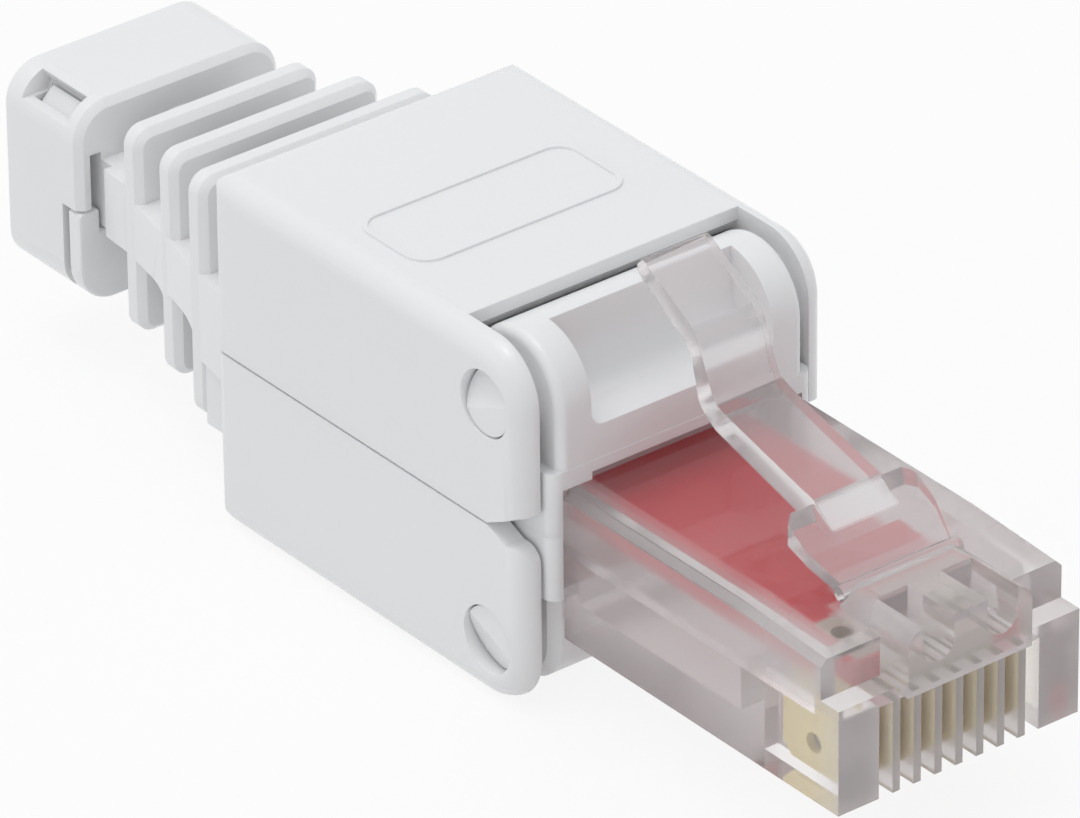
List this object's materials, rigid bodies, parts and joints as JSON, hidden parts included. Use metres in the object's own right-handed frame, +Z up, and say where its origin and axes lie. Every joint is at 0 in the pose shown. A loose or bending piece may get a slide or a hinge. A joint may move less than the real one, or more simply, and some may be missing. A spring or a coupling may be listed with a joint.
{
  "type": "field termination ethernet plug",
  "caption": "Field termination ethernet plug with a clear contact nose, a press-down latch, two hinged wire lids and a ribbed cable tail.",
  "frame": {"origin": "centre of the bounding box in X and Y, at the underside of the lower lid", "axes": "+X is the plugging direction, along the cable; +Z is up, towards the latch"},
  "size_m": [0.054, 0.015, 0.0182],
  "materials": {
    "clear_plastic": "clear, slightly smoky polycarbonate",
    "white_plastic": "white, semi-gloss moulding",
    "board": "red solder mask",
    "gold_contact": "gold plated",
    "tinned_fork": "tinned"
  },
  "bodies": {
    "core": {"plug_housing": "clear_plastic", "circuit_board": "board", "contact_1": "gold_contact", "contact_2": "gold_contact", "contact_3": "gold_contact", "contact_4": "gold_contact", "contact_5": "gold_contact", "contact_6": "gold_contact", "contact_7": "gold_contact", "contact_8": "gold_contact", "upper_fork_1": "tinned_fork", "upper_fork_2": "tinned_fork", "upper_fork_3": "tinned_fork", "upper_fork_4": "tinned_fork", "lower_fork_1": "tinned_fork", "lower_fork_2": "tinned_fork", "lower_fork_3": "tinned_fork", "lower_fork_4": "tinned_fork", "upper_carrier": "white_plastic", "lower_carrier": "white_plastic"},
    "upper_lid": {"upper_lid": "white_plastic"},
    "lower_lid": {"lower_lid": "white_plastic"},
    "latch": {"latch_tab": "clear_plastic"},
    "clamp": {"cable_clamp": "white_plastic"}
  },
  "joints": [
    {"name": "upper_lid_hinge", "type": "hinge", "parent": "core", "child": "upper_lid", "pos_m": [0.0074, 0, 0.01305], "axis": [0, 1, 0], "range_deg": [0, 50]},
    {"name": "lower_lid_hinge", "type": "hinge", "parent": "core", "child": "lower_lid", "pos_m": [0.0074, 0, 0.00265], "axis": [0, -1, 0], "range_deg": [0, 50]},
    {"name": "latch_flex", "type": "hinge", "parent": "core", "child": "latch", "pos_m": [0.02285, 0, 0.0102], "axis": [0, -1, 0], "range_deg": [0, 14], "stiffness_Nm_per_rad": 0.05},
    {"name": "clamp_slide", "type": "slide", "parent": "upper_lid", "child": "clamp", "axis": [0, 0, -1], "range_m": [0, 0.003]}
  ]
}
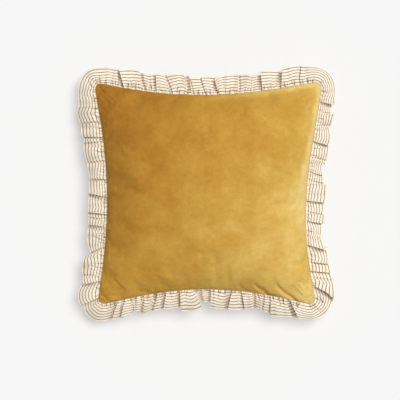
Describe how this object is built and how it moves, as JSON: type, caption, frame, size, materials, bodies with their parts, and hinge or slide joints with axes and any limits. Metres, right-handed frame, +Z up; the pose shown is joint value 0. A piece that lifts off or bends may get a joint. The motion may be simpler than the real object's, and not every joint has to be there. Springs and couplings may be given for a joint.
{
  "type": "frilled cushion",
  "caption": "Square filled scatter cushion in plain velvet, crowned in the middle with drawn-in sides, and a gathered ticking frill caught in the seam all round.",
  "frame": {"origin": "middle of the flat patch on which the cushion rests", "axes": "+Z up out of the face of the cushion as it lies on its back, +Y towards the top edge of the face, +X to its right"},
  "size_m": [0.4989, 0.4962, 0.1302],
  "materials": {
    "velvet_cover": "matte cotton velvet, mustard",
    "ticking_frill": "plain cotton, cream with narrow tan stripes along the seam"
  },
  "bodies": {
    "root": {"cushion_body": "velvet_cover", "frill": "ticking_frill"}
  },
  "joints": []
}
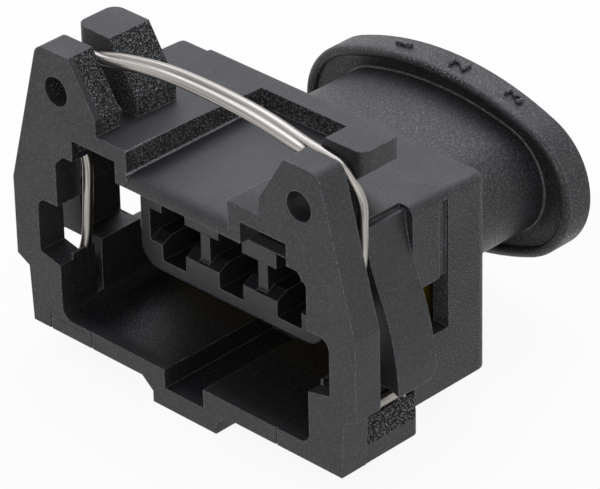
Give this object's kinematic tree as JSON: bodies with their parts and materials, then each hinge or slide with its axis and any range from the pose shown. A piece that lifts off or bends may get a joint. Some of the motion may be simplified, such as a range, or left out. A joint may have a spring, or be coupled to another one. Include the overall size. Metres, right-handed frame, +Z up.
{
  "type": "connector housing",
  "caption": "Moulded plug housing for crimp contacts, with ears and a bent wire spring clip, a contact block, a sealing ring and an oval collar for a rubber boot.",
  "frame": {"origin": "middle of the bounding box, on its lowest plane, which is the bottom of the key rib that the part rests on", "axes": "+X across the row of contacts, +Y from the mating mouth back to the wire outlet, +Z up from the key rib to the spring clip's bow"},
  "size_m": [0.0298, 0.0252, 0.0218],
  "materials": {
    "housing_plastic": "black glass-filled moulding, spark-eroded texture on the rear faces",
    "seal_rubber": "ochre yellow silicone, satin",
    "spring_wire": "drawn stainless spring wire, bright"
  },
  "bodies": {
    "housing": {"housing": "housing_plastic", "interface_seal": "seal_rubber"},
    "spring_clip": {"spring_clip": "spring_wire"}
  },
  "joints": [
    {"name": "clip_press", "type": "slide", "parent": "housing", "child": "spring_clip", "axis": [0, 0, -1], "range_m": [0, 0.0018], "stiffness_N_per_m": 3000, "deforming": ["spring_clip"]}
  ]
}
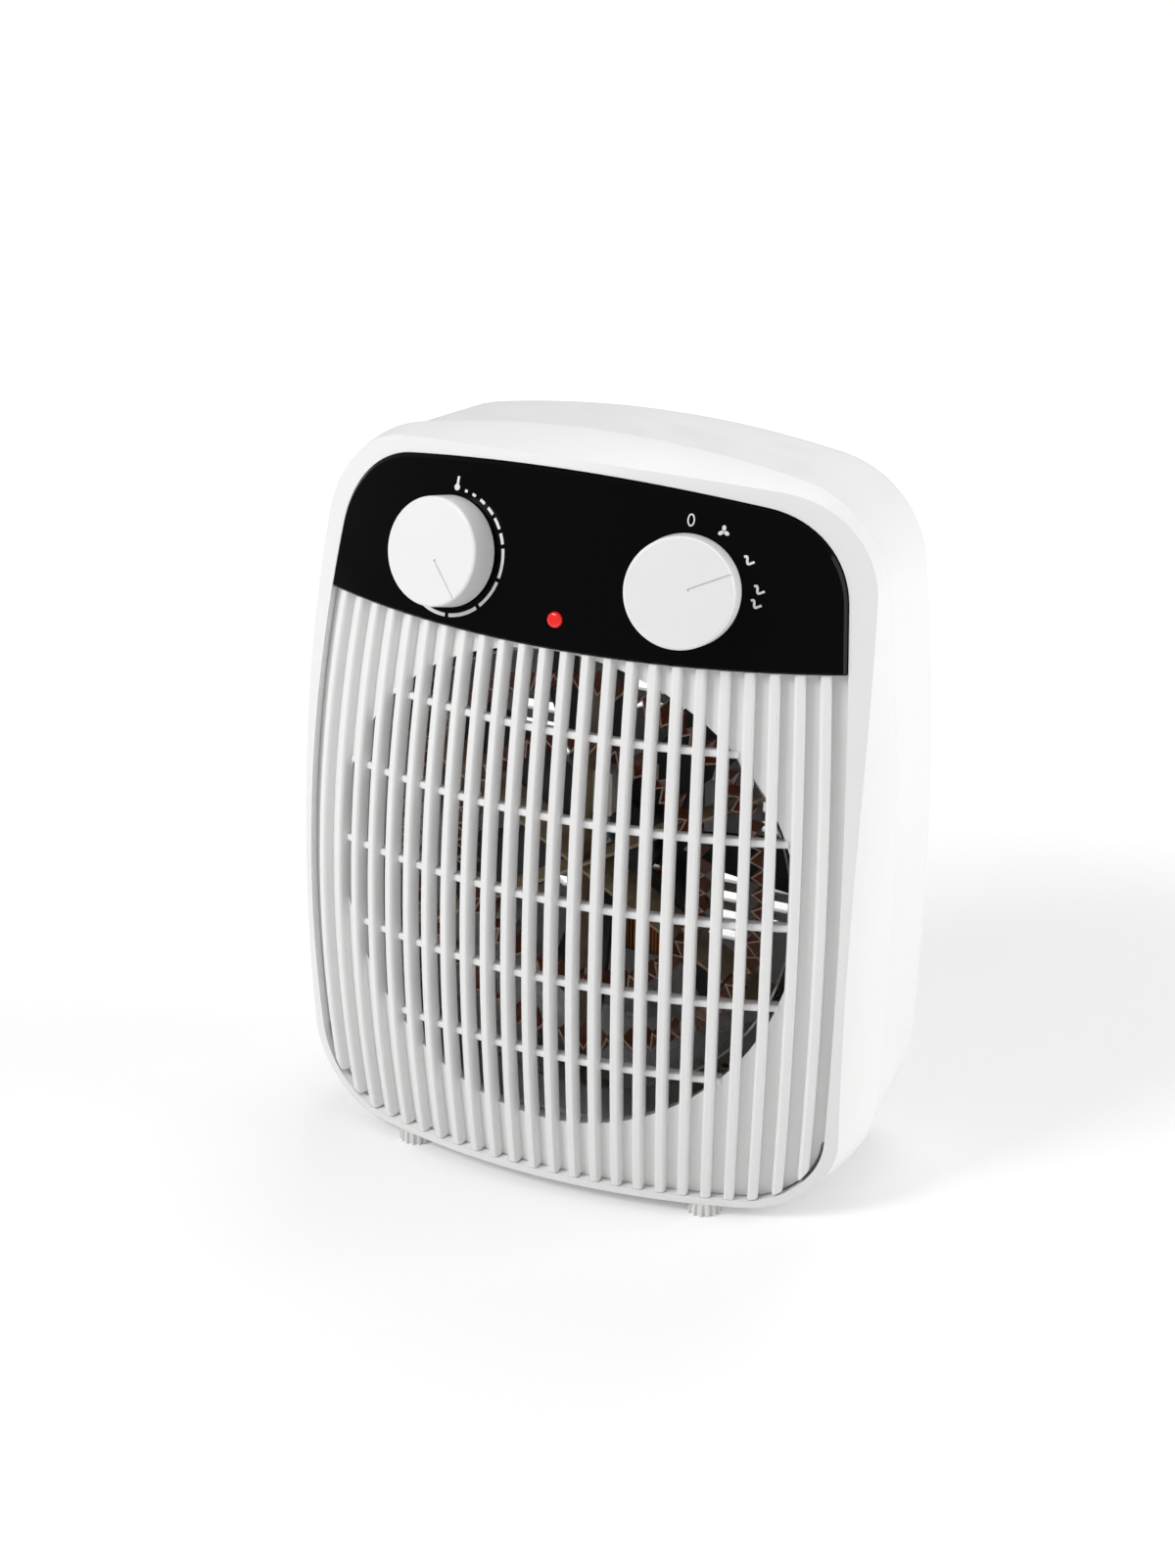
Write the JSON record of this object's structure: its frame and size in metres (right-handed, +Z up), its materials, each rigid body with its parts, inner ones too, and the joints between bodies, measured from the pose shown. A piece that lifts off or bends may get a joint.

====================

### Work to complete
Scan the material above. Copy each line that holds the word "their".

### The solution
Describe how this object is built and how it moves, as JSON: type, caption, frame, size, materials, bodies with their parts, and hinge or slide joints with axes and any limits. Metres, right-handed frame, +Z up; the pose shown is joint value 0. A piece that lifts off or bends may get a joint. The motion may be simpler than the real object's, and not every joint has to be there. Springs and couplings may be given for a joint.
Give this object's kinematic tree as JSON: bodies with their parts and materials, then each hinge or slide with its axis and any range from the pose shown. A piece that lifts off or bends may get a joint. Some of the motion may be simplified, such as a range, or left out. A joint may have a spring, or be coupled to another one. Include the overall size. Metres, right-handed frame, +Z up.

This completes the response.